Presentation of my research domains
Enumerative combinatorics is the art of counting “finite structures” or “combinatorial objects” by giving explicit formulae, or explicit expressions for the corresponding “generating function”, or at least some equations involving these quantities.
Algebraic combinatorics is the art of relating algebraic structures and combinatorial structures. One can associate algebraic structures to combinatorial objects, as for example the Jones polynomial associated to a knot, or the chromatic and the Tutte polynomial associated to a graph. Conversely, combinatorial objects appear in the study of certain algebraic structures, as for example the classical Young tableaux in the representation theory of symmetric groups. Another example are the so-called Loday-Ronco or Connes-Kreimer Hopf algebras (related to renormalisation in physics) based on combinatorial manipulations of trees.

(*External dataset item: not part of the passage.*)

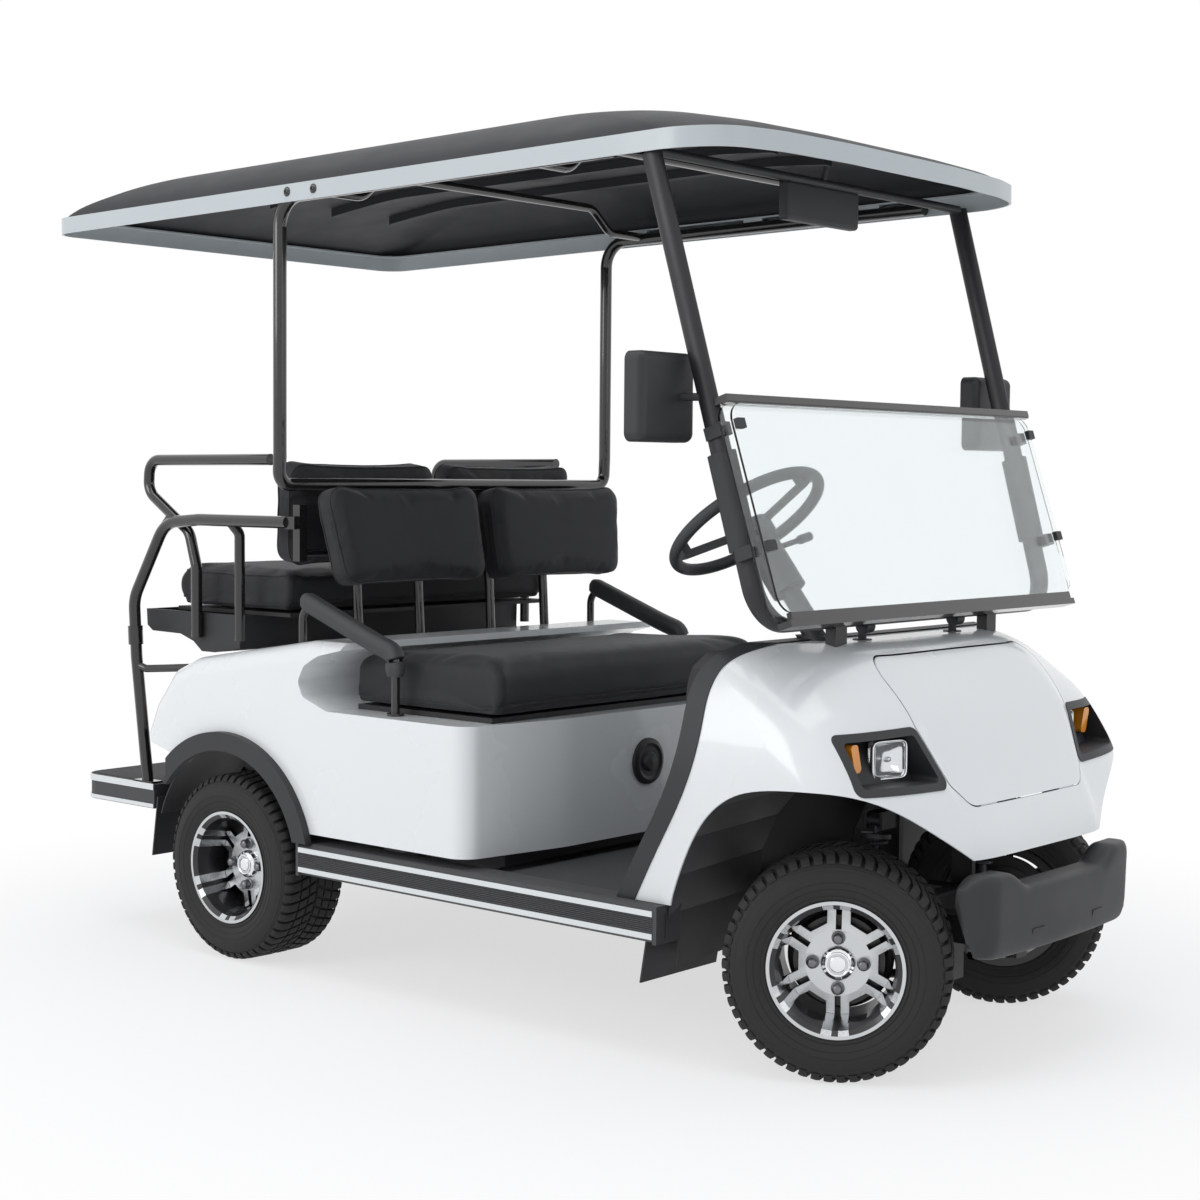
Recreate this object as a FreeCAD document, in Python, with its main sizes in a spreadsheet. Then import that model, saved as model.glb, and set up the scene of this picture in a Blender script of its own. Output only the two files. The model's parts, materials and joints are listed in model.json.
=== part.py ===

In bijective combinatorics, the purpose is to “explain” the various formulae or equations appearing in combinatorics with the explicit construction of bijections and correspondences between various classes of combinatorial objects. By working with “weighted objects” and “weight preserving bijections”, a whole universe of identities are accessible via combinatorics, involving identities coming from number theory, algebra and classical analysis (special functions, orthogonal polynomials, ...). Before constructing bijections, one has first to give “combinatorial interpretation”, i.e. to invent a class of weighted combinatorial objects such that the sum of the weights of all these objects will give the polynomial, series or function coming from other banches of pure or applied mathematics.
Related topics are the random generation of combinatorial objects (i.e. to construct efficient algorithms giving a random object of a given “size” with uniform probability), also analytic combinatorics (that is the asymptotic study for the number of objects of a given type). There are several relations between these combinatorics and other part of pure and applied mathematics (algebra, number theory, analysis, probability theory, control theory, ...) and some other fields such as theoretical physics (statistical mechanics, fractals, quantum gravity, ...), computer science (automata theory, analysis of algorithms, computer graphics, ...) and molecular biology.